The models on display were the LCD2490WUXi (24″) and the LCD2690WUXi (26″). I looked the monitors over and noted that they hand only VGA and DVI connections. I asked the person manning the booth if they had plans to make one of these amazing displays for video editing monitoring, because the current crop of HD LCDs have issues with off axis viewing. Red becomes “salmon,” dark rich blues become lighter. Only the high end TVLogic displays have realy good off axis colors, but they start at $8000. The NEC rep said that it was something they were exploring…but was not available at this time. Because the current monitors has a response time of 12ms (milliseconds), and for video it would have to be at 8ms. Plus if they add the appropriate connections…HD SDI, Component…that would increase the price beyond the $1200 for the 24″ and $2100 for the 26″. I was fine with that. If they are able to make this monitor for $4000, and have the same off axis viewing I saw then…it’d be worth it. But for now, they are FANTASTIC monitors for photographers.

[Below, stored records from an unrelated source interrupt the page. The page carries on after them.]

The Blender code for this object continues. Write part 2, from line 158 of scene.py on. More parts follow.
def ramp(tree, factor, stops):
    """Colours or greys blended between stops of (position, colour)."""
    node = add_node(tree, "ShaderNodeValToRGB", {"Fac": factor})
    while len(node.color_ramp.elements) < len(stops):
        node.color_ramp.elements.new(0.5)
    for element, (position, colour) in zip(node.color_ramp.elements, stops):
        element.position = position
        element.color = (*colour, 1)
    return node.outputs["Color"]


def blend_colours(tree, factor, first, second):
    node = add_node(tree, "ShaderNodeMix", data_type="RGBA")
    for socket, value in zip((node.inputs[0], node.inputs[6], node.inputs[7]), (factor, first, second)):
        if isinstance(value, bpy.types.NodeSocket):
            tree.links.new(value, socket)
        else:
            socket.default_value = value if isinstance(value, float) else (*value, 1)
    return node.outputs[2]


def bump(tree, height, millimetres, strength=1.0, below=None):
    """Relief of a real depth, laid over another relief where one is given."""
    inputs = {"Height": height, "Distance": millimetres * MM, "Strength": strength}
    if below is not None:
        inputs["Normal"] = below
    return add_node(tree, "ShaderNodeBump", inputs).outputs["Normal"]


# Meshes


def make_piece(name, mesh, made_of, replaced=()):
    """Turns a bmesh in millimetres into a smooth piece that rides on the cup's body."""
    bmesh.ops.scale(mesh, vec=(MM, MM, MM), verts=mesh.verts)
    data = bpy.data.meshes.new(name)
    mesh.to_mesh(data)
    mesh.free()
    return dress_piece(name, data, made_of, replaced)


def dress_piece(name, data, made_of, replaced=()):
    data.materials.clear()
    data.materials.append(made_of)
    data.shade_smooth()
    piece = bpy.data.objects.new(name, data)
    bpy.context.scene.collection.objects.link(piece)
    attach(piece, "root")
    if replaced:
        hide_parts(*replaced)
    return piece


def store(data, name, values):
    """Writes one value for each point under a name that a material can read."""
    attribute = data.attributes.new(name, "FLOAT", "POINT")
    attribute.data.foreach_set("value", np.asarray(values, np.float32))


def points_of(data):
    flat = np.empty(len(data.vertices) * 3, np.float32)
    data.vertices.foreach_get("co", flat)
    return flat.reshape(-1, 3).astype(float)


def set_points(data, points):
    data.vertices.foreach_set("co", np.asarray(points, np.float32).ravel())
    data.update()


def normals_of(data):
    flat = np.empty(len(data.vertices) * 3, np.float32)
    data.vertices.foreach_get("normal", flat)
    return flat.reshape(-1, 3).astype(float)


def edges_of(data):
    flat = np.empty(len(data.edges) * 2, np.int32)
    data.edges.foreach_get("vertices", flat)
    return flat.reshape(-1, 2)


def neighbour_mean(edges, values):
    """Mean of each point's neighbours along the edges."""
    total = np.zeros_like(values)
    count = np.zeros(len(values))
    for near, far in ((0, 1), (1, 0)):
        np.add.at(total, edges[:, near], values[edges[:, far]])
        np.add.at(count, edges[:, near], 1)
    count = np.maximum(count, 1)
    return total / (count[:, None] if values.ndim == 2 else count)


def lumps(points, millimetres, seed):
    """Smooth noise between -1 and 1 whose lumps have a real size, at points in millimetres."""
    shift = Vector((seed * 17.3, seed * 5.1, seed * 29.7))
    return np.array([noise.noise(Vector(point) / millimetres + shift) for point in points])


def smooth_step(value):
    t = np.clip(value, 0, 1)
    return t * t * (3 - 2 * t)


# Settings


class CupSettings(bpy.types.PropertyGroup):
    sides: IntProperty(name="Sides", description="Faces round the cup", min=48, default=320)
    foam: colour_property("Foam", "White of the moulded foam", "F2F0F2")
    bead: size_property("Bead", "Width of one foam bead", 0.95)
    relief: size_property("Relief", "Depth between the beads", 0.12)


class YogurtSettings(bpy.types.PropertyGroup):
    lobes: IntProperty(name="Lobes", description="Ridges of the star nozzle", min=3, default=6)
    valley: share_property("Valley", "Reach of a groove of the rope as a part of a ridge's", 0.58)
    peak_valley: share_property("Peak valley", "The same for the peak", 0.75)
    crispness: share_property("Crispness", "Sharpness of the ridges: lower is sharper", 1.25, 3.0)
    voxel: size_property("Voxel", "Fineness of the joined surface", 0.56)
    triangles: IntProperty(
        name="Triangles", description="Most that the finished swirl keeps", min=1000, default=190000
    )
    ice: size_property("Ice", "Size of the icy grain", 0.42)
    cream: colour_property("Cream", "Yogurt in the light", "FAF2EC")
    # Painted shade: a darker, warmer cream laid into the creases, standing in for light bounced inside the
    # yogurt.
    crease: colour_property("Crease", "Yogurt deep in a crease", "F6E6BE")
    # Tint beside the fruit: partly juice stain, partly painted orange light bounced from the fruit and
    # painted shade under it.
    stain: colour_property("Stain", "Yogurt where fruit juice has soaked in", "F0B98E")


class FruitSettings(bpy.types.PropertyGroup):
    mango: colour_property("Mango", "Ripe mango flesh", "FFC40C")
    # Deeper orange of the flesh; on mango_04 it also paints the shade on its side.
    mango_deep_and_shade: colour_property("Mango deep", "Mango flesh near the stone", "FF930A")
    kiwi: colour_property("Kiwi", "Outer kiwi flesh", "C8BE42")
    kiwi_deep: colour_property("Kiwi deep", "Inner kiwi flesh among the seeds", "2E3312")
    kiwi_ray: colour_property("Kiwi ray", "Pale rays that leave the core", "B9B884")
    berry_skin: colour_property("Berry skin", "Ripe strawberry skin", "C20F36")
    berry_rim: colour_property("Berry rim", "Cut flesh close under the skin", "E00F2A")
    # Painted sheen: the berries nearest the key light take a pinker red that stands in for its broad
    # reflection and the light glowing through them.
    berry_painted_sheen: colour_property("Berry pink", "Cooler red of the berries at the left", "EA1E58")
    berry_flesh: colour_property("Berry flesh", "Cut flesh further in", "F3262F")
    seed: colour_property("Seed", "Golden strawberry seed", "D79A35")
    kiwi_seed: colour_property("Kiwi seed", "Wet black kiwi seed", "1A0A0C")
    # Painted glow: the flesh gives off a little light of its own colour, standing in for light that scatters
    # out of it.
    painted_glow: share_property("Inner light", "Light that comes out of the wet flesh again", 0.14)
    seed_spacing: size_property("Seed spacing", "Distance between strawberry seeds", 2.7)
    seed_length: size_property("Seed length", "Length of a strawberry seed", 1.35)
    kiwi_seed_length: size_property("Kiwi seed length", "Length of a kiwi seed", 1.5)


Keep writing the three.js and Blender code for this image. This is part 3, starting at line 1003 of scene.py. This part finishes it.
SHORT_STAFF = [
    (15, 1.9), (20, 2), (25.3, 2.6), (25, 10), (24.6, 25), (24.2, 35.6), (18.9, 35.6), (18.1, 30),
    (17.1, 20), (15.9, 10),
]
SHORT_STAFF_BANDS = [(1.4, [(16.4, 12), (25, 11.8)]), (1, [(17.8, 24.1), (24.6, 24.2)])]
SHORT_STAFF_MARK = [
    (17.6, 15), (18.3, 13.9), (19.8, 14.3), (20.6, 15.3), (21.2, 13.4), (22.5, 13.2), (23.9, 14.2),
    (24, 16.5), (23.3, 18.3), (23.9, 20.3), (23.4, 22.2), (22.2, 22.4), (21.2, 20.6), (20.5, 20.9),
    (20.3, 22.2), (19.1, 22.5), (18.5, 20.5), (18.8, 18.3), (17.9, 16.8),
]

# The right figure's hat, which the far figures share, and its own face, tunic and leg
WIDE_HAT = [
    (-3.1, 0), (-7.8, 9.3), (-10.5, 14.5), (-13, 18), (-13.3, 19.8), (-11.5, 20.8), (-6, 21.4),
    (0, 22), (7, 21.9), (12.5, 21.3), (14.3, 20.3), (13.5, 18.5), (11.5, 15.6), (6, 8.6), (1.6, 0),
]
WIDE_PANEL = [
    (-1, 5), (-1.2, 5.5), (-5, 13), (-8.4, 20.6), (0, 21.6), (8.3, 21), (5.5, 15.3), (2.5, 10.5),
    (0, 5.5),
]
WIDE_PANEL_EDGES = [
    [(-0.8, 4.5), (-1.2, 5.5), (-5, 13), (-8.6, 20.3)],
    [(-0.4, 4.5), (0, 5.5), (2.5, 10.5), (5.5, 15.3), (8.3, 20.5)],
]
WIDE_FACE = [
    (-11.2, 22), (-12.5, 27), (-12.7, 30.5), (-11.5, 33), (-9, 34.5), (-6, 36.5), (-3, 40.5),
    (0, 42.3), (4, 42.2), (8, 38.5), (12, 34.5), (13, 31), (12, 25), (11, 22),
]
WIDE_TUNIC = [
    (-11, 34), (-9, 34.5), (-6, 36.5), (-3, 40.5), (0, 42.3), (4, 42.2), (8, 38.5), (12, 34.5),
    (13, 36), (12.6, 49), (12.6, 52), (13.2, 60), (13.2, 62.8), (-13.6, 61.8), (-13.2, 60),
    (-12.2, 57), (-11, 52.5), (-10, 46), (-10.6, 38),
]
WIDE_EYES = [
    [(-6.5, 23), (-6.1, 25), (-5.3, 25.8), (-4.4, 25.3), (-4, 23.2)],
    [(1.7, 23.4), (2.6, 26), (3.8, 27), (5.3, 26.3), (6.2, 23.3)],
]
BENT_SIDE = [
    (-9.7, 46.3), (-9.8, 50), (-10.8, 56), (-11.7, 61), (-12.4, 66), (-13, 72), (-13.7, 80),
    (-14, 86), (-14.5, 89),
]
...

Ones that I cannot recommend highly enough. These monitors really did deserve the MacWorld Best In Show.

The NEC rep mentioned that a large production house was already using them in their edit bays, but they didn’t indicate which company or if they were being used for anything beyond simple client monitoring. I would LOVE to see this monitor in combination with my Matrox MXO….or even AJA Kona LH and AJA HDP.